To determine the point in time when Mr. X became entitled to the ForeignCo Shares under the exchange is a question of mixed fact and law. It would be necessary to review the relevant acquisition agreements entered into by ForeignCo, Canco, Mr. X and Canco's other shareholders in 1996 to answer the question. For instance, if the acquisition agreements provided that certain conditions beyond the control of the parties had to be fulfilled before the shareholders of Canco could receive ForeignCo Shares, the disposition of the Canco Shares would likely not have occurred until the conditions were fulfilled. However, based on the facts provided, we understand that the U.S. securities laws in question prohibited the transfer of the ForeignCo Shares until Mr. X held the Canco Shares for a 24-month period. If this holding period started in 1996, then it appears that Mr. X was unconditionally entitled to receive and did in fact receive the ForeignCo Shares in that year. Accordingly, it cannot be said that the disposition of Canco Shares took place in 1998 upon the expiry of the 24-month holding period. Therefore, the 2001 net capital loss cannot be carried back to offset Mr. X's capital gain from the disposition of the Canco Shares on the basis that the disposition occurred in 1998.
As for the second point, s. 111(1)(b) of the Act clearly states that net capital losses for the taxation years preceding a particular taxation year and for the 3 taxation years immediately following the taxation may be deducted in computing the taxpayer's taxable income for the particular taxation year.
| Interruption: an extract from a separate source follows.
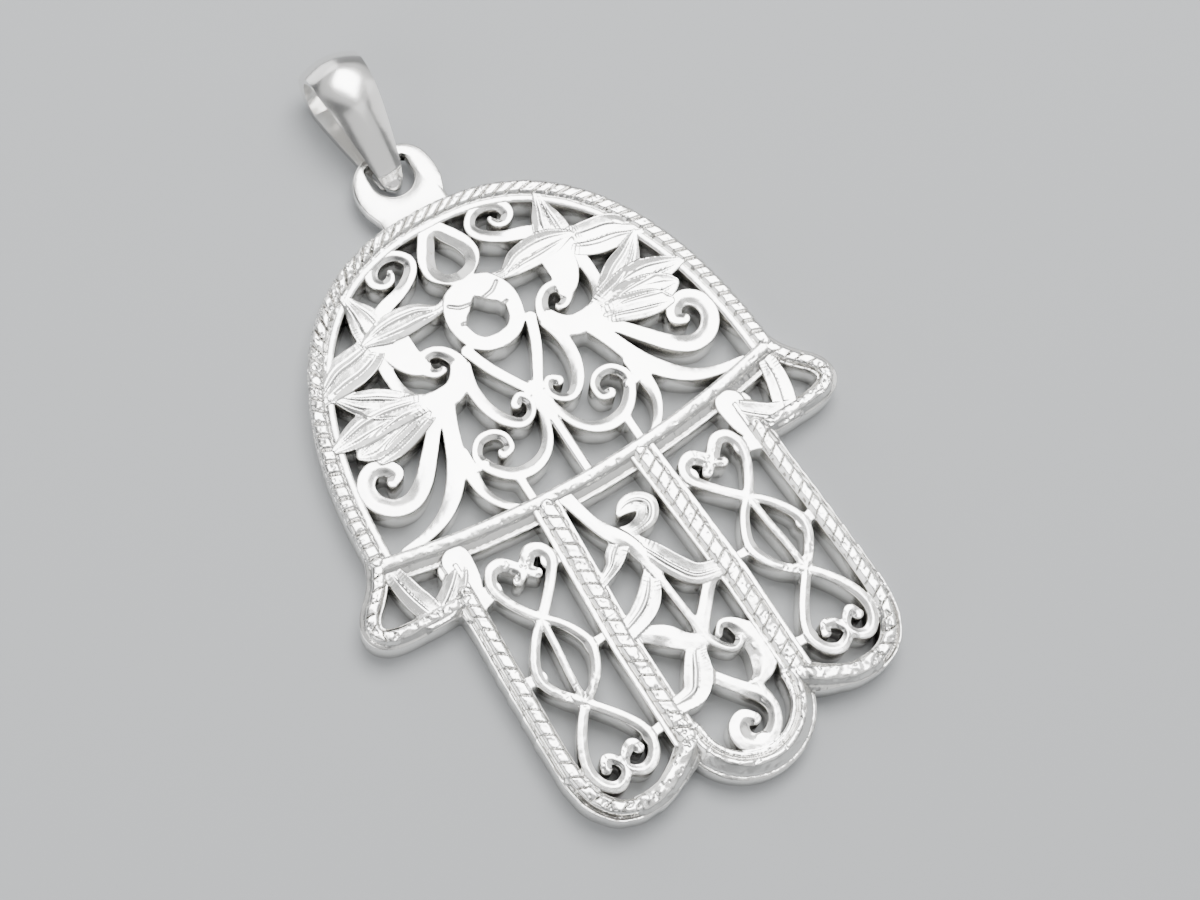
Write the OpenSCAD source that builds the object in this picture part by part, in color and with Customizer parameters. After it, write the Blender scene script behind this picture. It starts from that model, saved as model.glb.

We do not see any basis for altering the clear implications of this rule even in circumstances where a taxpayer did not know that a capital gain had been realized in a preceding taxation year, thereby missing the opportunity to recognize capital losses that could have been carried back to offset the gain pursuant to s. 111(1)(b).
We trust that the foregoing comments are of assistance.
Yours truly,
Mark Symes
for Division Director
Reorganizations and Resources Division
Income Tax Rulings Directorate
Policy and Legislation Branch
ENDNOTES
1 Nauss v. Minister of National Revenue, [1978] C.T.C. 3122 (T.R.B.), 78 D.T.C. 1796.